Perfect! You nailed it.
Lovely. Smart. What a helpful distinction about keeping our ephemera on the Internet (and away from material glittery distractions). Nice.
This is a great review. Funny and insightful. You’ve hit the nail on the head.
You’ve pinpointed it—the reason it’s funny and the reason it’s impermanent! You’re exactly right re. baby shoes, too. I’ve re-gifted three pair so far.
I agree, as one of those who began parenthood in the Stone Age B.P.T. (And don’t get me started on things like heated baby wipes!) Thanks for some sanity.

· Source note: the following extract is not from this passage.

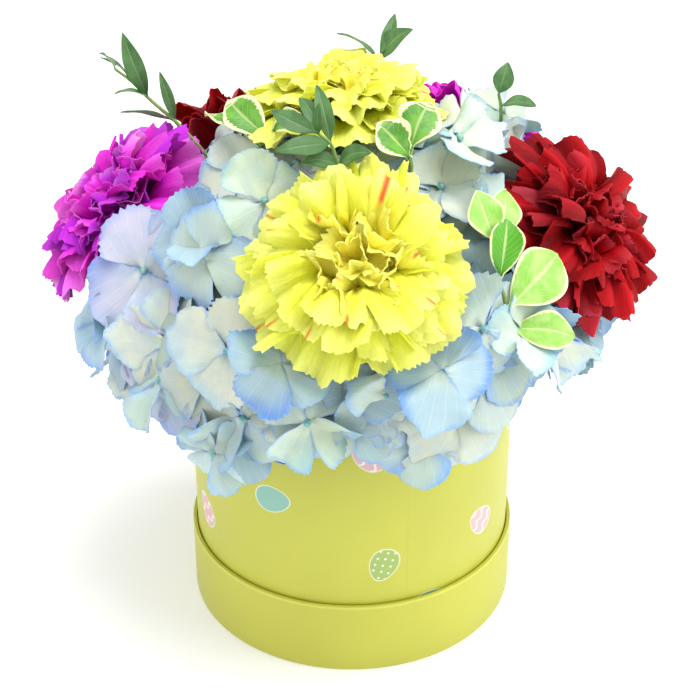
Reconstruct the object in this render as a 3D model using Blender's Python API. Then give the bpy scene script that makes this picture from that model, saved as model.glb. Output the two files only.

I have an almost-15 year old firstborn. I was nodding my head as you characterized how it was back then. I think my gravitation toward the GTFTS book is having someone print what exists in the bubbles above our heads as parents. Perhaps profanity, at times, helps some of us share our truth. Great piece, Rebecca.
you’re absolutely right. However, I can’t help being really glad that maternity clothes got cute in time for me. I sure wish nursing clothes weren’t stuck in BPT.
As one who seems to be spanning two generations of parenting — BPT (15) all the way to totally APT (3) *and* with sleep an issue I am simply surprised it took this long.
But I think, frankly, that this book–Once Upon a Time, The End–is much more clever: http://site.booksite.com/7087/showdetail/?isbn=9780689866197
Maybe it is the precursor to this current, funny & surely ephemeral book (I hope my current kids’ sleep issues are ephemeral as well).